Garmin watches have some of this integration (IIRC you can definitely get texts, I don't remember what else) - but certainly not all of it. I haven't tried smartwatches from other manufacturers.
Yeah but that’s a separate paid service tied to specific hardware, not so much an iPhone feature as an Apple TV and Watch feature. Garmin can integrate into HealthKit as well as any other fitness tracker.
So IIRC, you need the Apple TV to actually participate in the Fitness+ workouts, this is used to display them and as far as I know this hasn’t changed, but if it has, someone else can chime in and correct me.
The Apple Watch itself has WiFi and optionally LTE. It does like to boost off an iPhone’s Bluetooth and let the iPhone do the heavy lifting, but it isn’t required to connect to the Internet and honestly works better when it does (at the cost of battery life). So yeah, more or less, but you still need the Watch paired to an iPhone (because it is an iPhone accessory at its core), and the data is going to be logged to the Health app, and the relevant data (heart rate, workout time, whatever else gets logged for the workout) can be made available to an ecosystem of independent hardware and services. The weight my scale logs for example gets tracked by the vendor service, the Health app, and my food tracker via the Health app.

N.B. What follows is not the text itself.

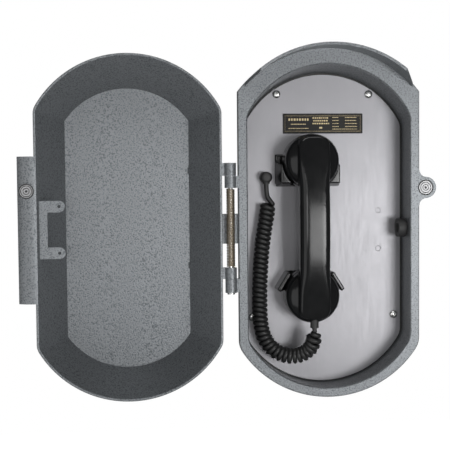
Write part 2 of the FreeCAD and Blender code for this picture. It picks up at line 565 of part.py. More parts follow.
def capsule(z, radius, depth):
    """A round transducer that fills its cap, with a raised rim."""
    seat = Y_CAP_INSIDE - MAGNET_THICK
    return fuse(rod_y(HANDSET_X, z, seat - depth, seat, radius),
                rod_y(HANDSET_X, z, seat - depth - 3, seat - depth, radius - 7))


def handset_magnet():
    """A flat ring between the receiver and its cap that works the reed switch."""
    y0, y1 = Y_CAP_INSIDE - MAGNET_THICK, Y_CAP_INSIDE
    return rod_y(HANDSET_X, EAR_Z, y0, y1, 21).cut(rod_y(HANDSET_X, EAR_Z, y0 - 1, y1 + 1, 16))


def handset_strain_relief(body):
    x, y, z = CORD_ROUTE[-1]
    pieces = rod_z(x, y, z, z + 10, 4.7).cut(body).Solids
    return max(pieces, key=lambda piece: piece.Volume)


# ---- curly cord ----------------------------------------------------------------------------
CORD_ROUTE = [(-67.0, -63.5, 47.0), (-67.0, -63.5, 38.0), (-64.8, -64.2, 28.5),
              (-66.4, -65.0, 13.5), (-69.5, -65.3, -4.0), (-72.5, -65.5, -24.0),
              (-74.4, -65.6, -47.0), (-75.5, -65.6, -71.0), (-75.7, -65.7, -91.0),
              (-75.2, -66.0, -109.5), (-71.5, -67.2, -128.0), (-61.0, -70.6, -142.0),
              (-45.5, -75.2, -148.3), (-30.5, -80.3, -146.0), (-20.8, -86.6, -137.4),
              (-17.8, -92.0, -125.5), (-17.8, -92.0, -113.5)]
COIL_FIRST_RUN, COIL_LAST_RUN = 2, 15


def route_pieces(points):
    """Straight runs joined by tangent arcs, each as large as its two runs allow."""
    points = [Vector(*point) for point in points]
    lines, arcs, radii, last = [], [], [], points[0]
    for before, corner, after in zip(points, points[1:], points[2:]):
        back, ahead = before - corner, after - corner
        run = 0.45 * min(back.Length, ahead.Length)
        turn = math.pi - back.getAngle(ahead)
        back, ahead = back.normalize(), ahead.normalize()
        radius = run / math.tan(turn / 2)
        start, end = corner + back * run, corner + ahead * run
        inward = (back + ahead).normalize()
        middle = corner + inward * (math.hypot(radius, run) - radius)
        lines.append((last, start))
        arcs.append(Part.Arc(start, middle, end))
        radii.append(radius)
        last = end
    lines.append((last, points[-1]))
    return lines, arcs, radii


def tube(lines, arcs, diameter):
    """A round tube along alternate lines and arcs."""
    edges = [Part.LineSegment(*lines[0]).toShape()]
    for arc, line in zip(arcs, lines[1:]):
        edges += [arc.toShape(), Part.LineSegment(*line).toShape()]
    path = Part.Wire(edges)
    start, towards = lines[0]
    ring = Part.Wire([Part.makeCircle(diameter / 2, start, towards - start)])
    solid = path.makePipeShell([ring], True, False)
    share = solid.Volume / (math.pi * diameter ** 2 / 4 * path.Length)
    print("tube %.1f long, volume over section times length %.4f" % (path.Length, share))
    return solid


def cord_parts():
    """The plain cord at the gland, the curly length as one fat tube, and the plain cord at the handset."""
    lines, arcs, radii = route_pieces(CORD_ROUTE)
    print("cord radii", " ".join("%.0f" % radius for radius in radii))
    first, last = COIL_FIRST_RUN, COIL_LAST_RUN
    coil_start = (lines[first][0] + lines[first][1]) * 0.5
    coil_end = (lines[last][0] + lines[last][1]) * 0.5
    tail_top = tube(lines[:first] + [(lines[first][0], coil_start)], arcs[:first], CORD_D)
    coil = tube([(coil_start, lines[first][1])] + lines[first + 1:last] + [(lines[last][0], coil_end)],
                arcs[first:last], COIL_D)
    tail_low = tube([(coil_end, lines[last][1])], [], CORD_D)
    return tail_top, coil, tail_low


# ---- assembly --------------------------------------------------------------------------------
def side_entry():
    """A rubber bush in the side wall's spare cable entry, and the plug that closes it."""
    collar_x0, collar_x1, collar_r, bore_r = 82.0, 90.3, 10.5, 5.5
    bush = fuse(rod_x(collar_x0, collar_x1, ENTRY_Y, ENTRY_Z, collar_r),
                rod_x(collar_x1, SHELL_X, ENTRY_Y, ENTRY_Z, ENTRY_R))
    bore = rod_x(collar_x0 - 1, SHELL_X + 1, ENTRY_Y, ENTRY_Z, bore_r)
    plug = fuse(rod_x(SHELL_X, SHELL_X + 4, ENTRY_Y, ENTRY_Z, collar_r + 0.5),
                rod_x(collar_x1 - 2.3, SHELL_X, ENTRY_Y, ENTRY_Z, bore_r))
    return bush.cut(bore), plug


def catch_magnet():
    magnet = rod_y(CATCH_X, CATCH_Z, Y_RIM - MAGNET_PROUD, Y_RIM + 5, MAGNET_R)
    groove = rod_y(CATCH_X, CATCH_Z, Y_RIM - 1, Y_RIM + 0.5, 6.6).cut(
        rod_y(CATCH_X, CATCH_Z, Y_RIM - 1, Y_RIM + 0.5, 5.9))
    face = Y_RIM - MAGNET_PROUD
    sink = rod_y(CATCH_X, CATCH_Z, face, face + SINK_DEPTH, SINK_R, SMALL_SCREW_R)
    return magnet.cut([groove, sink, rod_y(CATCH_X, CATCH_Z, Y_RIM, Y_RIM + 6, SMALL_SCREW_R)])


def sunk_screw(y_face, inward, length):
    """A countersunk screw at the catch, its head flush with y_face."""
    head_y = sorted((y_face, y_face + inward * SINK_DEPTH))
    ends = (SINK_R, SMALL_SCREW_R) if inward > 0 else (SMALL_SCREW_R, SINK_R)
    head = rod_y(CATCH_X, CATCH_Z, *head_y, *ends)
    socket_y = sorted((y_face - inward, y_face + inward * SINK_DEPTH / 2))
    shank_y = sorted((y_face + inward * SINK_DEPTH, y_face + inward * length))
    shank = rod_y(CATCH_X, CATCH_Z, *shank_y, SMALL_SCREW_R)
    return fuse(head, shank).cut(rod_y(CATCH_X, CATCH_Z, *socket_y, 1.0))


def strike_disc():
    face = Y_LID_RIM + STRIKE_PROUD
    disc = rod_y(CATCH_X, CATCH_Z, Y_LID_RIM - 1, face, STRIKE_R)
    sink = rod_y(CATCH_X, CATCH_Z, face - SINK_DEPTH, face, SMALL_SCREW_R, SINK_R)
    return disc.cut([sink, rod_y(CATCH_X, CATCH_Z, Y_LID_RIM - 2, face, SMALL_SCREW_R)])


def hinge_pin():
    return fuse(rod_z(HINGE_X, HINGE_Y, PIN_BOTTOM, PIN_TOP, PIN_R),
                rod_z(HINGE_X, HINGE_Y, PIN_BOTTOM - 1.8, PIN_BOTTOM, 4.2))


def hinge_spring():
    """The room that the torsion spring takes up round the pin."""
    z0, z1 = -44.4, 42.8
    return rod_z(HINGE_X, HINGE_Y, z0, z1, SPRING_R).cut(
        rod_z(HINGE_X, HINGE_Y, z0 - 1, z1 + 1, PIN_R + 0.6))


def assembly():
    lid, body, shell = lid_casting(), body_casting(), handset_body()
    tail_top, coil, tail_low = cord_parts()
    bush, plug = side_entry()
    return {
        "body_casting": body,
        "lid_casting": swing(lid),
        "conduit_hub": conduit_hub(),
        "conduit_nut": conduit_nut(),
        "hinge_pin": hinge_pin(),
        "hinge_spring": hinge_spring(),
        "latch_bracket": swing(latch_bracket(lid)),
        "strike_disc": swing(strike_disc()),
        "strike_screw": swing(sunk_screw(Y_LID_RIM + STRIKE_PROUD, -1, 6)),
        "catch_magnet": catch_magnet(),
        "catch_magnet_screw": sunk_screw(Y_RIM - MAGNET_PROUD, 1, 8),
        "faceplate": faceplate(),
        "faceplate_gasket": faceplate_gasket(),
        "faceplate_screws": screw_group(FACEPLATE_SCREWS, Y_PANEL, *PAN_HEAD, SCREW_R, 14),
        "nameplate": nameplate(),
        "weld_studs": weld_studs(),
        "stud_nuts": stud_nuts(),
        "board_spacers": board_spacers(),
        "circuit_board": circuit_board(),
        "board_parts": board_parts(),
        "terminal_block": terminal_block(),
        "terminal_screws": terminal_screws(),
        "ringer": ringer(),
        "reed_switch": reed_switch(),
        "handset_cradle": handset_cradle(),
        "cradle_screws": screw_group(CRADLE_SCREWS, Y_FOOT_SEAT, *SMALL_PAN_HEAD, SMALL_SCREW_R, 8),
        "handset_clip": handset_clip(),
        "clip_screws": screw_group(CLIP_SCREWS, Y_FOOT_SEAT, *SMALL_PAN_HEAD, SMALL_SCREW_R, 8),
        "cord_gland": cord_gland(),
        "gland_nut": gland_nut(),
        "entry_bush": bush,
        "entry_plug": plug,
        "handset_body": shell,
        "ear_cap": cap(EAR_Z, [(0, 1), (5, 6), (10, 12)]),
        "mouth_cap": cap(MOUTH_Z, [(0, 1), (4.5, 6), (9, 12), (13.5, 18)]),
        "receiver_capsule": capsule(EAR_Z, 24, 14),
        "transmitter_capsule": capsule(MOUTH_Z, 23, 11),
        "handset_magnet": handset_magnet(),
        "handset_strain_relief": handset_strain_relief(shell),
        "cord_tail_top": tail_top,
        "cord_coil": coil,
        "cord_tail_low": tail_low,
    }


os.makedirs("parts", exist_ok=True)
for name, piece in assembly().items():
    solids = piece.Solids
    print("%-22s solids %d valid %s volume %.1f" % (name, len(solids), piece.isValid(), piece.Volume))
    piece.exportStep("parts/%s.step" % name)
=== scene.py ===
"""The looks of a weatherproof wall telephone: a cast case with its lid open, a handset and a curly cord."""
import json
import math
import random

import bmesh
import bpy
from mathutils import Matrix, Vector


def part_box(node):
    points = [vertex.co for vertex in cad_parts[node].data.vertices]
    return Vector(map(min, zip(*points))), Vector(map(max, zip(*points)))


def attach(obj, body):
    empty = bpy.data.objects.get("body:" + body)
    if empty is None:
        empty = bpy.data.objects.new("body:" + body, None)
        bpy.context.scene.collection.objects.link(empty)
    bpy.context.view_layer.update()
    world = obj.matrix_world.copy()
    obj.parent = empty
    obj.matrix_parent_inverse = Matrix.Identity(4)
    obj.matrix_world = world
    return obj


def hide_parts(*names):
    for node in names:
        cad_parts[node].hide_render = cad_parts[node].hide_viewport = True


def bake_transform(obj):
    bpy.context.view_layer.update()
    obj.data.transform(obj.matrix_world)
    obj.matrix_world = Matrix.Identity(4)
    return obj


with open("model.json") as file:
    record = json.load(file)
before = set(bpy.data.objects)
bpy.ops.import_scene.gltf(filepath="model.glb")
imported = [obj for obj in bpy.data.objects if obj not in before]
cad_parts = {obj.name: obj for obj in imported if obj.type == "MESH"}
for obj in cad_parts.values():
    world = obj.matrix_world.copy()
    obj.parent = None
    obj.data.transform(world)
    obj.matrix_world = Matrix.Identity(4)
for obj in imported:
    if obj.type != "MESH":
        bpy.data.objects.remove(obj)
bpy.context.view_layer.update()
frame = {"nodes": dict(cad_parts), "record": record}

LID_OPEN = 178.2            # degrees from shut to the rest position
SHARP_ANGLE = 30.0          # degrees between faces that leave an edge sharp
ON_AXIS = 1e-7              # a profile point this close to its axis is one vertex
SEAM = 1e-6                 # vertices of a CAD mesh this close are the same point
X_AXIS, Y_AXIS, Z_AXIS = Vector((1, 0, 0)), Vector((0, 1, 0)), Vector((0, 0, 1))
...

Either way, Fitness+ is a premium service, not a feature of the iPhone. That it requires specific hardware doesn’t make it particularly special in this regard either.
Most Garmin users wouldn't ever be using Apple Fitness+ to workout.
Totally different markets. The lack of sensor compatibility and lack of battery life make the Apple Watch a non-starter for a lot of the really serious fitness/sports use cases.
Tile created trackers and every so often I get an annoying popup
> ~"Tile has been using your location, do you want to stop this?"
Apple then created a competitor product, 'AirTags', but their product does not have these popups.
This is anti-competitive because Apple bypass the restrictions they made on their platform for their product that their competitive have to follow.